### OBJECTIVE
Starting at the line that contains "emi_filter()" and stopping at the line that contains "before = set(bpy.data.objects)", repeat every line exactly, the two end lines included, and nothing else.

━━━━━ DATA SEGMENT ━━━━━

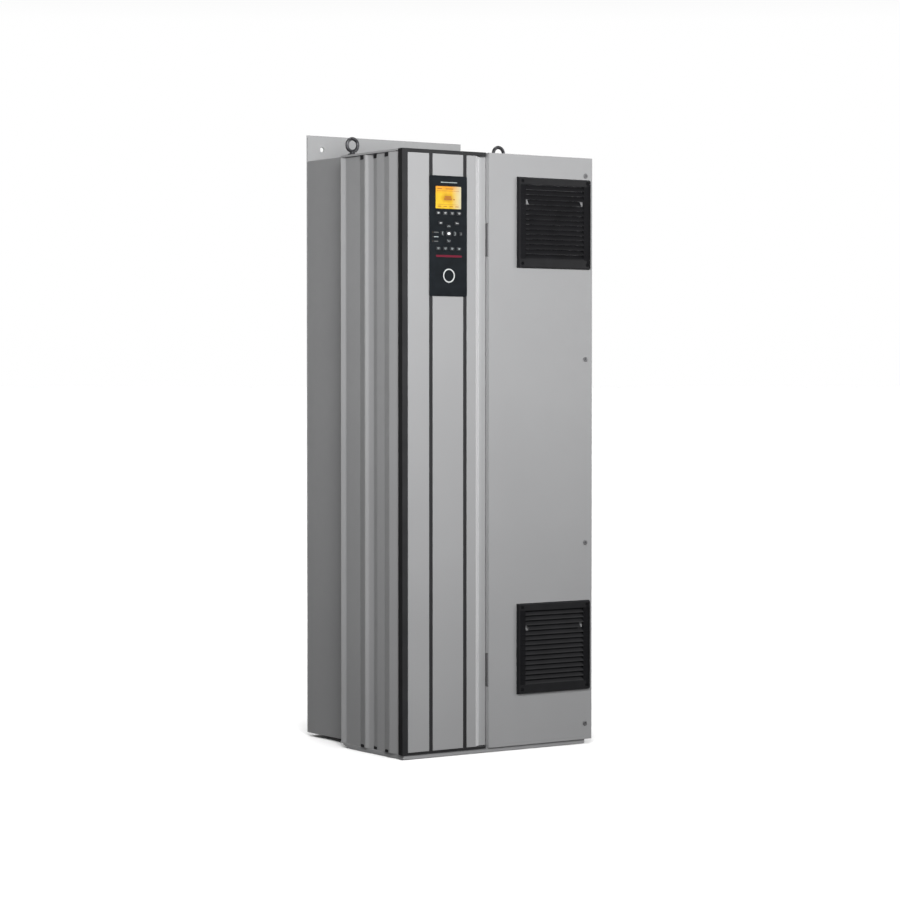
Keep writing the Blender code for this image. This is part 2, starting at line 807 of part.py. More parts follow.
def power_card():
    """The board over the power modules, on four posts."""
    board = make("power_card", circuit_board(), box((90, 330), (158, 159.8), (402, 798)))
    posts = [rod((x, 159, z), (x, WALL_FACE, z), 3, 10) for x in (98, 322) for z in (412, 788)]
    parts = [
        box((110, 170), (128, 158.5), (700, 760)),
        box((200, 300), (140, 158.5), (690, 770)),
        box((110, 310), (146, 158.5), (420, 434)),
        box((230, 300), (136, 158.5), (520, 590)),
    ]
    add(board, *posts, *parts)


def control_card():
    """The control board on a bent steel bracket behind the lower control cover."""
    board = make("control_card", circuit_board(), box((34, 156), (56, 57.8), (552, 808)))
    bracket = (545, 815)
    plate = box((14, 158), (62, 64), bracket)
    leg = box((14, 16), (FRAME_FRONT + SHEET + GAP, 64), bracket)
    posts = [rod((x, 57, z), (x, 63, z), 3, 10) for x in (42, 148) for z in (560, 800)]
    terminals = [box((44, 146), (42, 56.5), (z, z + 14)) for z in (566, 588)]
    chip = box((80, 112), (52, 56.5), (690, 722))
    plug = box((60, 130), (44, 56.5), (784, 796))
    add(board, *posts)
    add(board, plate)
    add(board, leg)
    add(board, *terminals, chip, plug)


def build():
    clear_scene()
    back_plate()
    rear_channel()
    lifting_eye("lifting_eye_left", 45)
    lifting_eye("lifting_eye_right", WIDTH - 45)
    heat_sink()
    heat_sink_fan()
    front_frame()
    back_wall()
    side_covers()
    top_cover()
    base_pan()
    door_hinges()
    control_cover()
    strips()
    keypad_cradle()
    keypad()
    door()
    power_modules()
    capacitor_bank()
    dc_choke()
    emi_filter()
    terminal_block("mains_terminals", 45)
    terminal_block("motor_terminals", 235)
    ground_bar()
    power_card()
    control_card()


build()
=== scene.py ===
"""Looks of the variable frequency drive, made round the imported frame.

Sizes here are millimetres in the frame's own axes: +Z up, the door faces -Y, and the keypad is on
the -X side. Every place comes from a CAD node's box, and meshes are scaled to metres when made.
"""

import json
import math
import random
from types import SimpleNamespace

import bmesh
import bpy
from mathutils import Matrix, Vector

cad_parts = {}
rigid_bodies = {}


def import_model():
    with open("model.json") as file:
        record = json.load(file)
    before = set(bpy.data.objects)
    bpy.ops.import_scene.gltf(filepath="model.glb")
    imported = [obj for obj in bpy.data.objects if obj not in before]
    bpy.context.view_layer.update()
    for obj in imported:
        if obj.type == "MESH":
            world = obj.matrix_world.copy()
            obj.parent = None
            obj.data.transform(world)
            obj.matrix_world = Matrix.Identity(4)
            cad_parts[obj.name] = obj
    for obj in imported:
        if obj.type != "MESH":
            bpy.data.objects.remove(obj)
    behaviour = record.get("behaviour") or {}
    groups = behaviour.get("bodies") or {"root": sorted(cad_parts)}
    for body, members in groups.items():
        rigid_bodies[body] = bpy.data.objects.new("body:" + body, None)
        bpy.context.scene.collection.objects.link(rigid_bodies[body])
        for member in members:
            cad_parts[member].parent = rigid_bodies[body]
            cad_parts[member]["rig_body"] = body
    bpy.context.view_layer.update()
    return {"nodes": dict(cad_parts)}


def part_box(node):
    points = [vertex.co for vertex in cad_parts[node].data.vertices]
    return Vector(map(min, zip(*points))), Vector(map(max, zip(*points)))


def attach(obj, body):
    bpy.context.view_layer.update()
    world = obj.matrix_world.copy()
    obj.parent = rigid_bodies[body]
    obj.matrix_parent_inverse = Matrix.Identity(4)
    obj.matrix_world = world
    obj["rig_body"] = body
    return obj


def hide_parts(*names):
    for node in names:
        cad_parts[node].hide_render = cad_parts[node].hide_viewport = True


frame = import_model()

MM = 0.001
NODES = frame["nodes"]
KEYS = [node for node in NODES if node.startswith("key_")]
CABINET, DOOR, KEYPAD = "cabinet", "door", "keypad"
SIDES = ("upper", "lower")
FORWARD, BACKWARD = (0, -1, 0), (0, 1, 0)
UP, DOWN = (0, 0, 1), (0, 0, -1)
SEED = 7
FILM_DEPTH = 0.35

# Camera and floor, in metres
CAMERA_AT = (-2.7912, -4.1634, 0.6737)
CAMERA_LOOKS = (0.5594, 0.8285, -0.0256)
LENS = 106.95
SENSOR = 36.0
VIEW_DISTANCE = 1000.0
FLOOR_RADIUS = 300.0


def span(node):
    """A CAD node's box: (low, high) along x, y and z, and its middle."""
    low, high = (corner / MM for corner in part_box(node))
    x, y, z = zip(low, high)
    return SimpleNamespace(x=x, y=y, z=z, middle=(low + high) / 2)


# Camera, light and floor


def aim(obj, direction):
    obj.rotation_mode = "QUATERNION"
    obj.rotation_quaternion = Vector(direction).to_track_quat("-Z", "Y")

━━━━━

### COMPLETED TASK
    emi_filter()
    terminal_block("mains_terminals", 45)
    terminal_block("motor_terminals", 235)
    ground_bar()
    power_card()
    control_card()


build()
=== scene.py ===
"""Looks of the variable frequency drive, made round the imported frame.

Sizes here are millimetres in the frame's own axes: +Z up, the door faces -Y, and the keypad is on
the -X side. Every place comes from a CAD node's box, and meshes are scaled to metres when made.
"""

import json
import math
import random
from types import SimpleNamespace

import bmesh
import bpy
from mathutils import Matrix, Vector

cad_parts = {}
rigid_bodies = {}


def import_model():
    with open("model.json") as file:
        record = json.load(file)
    before = set(bpy.data.objects)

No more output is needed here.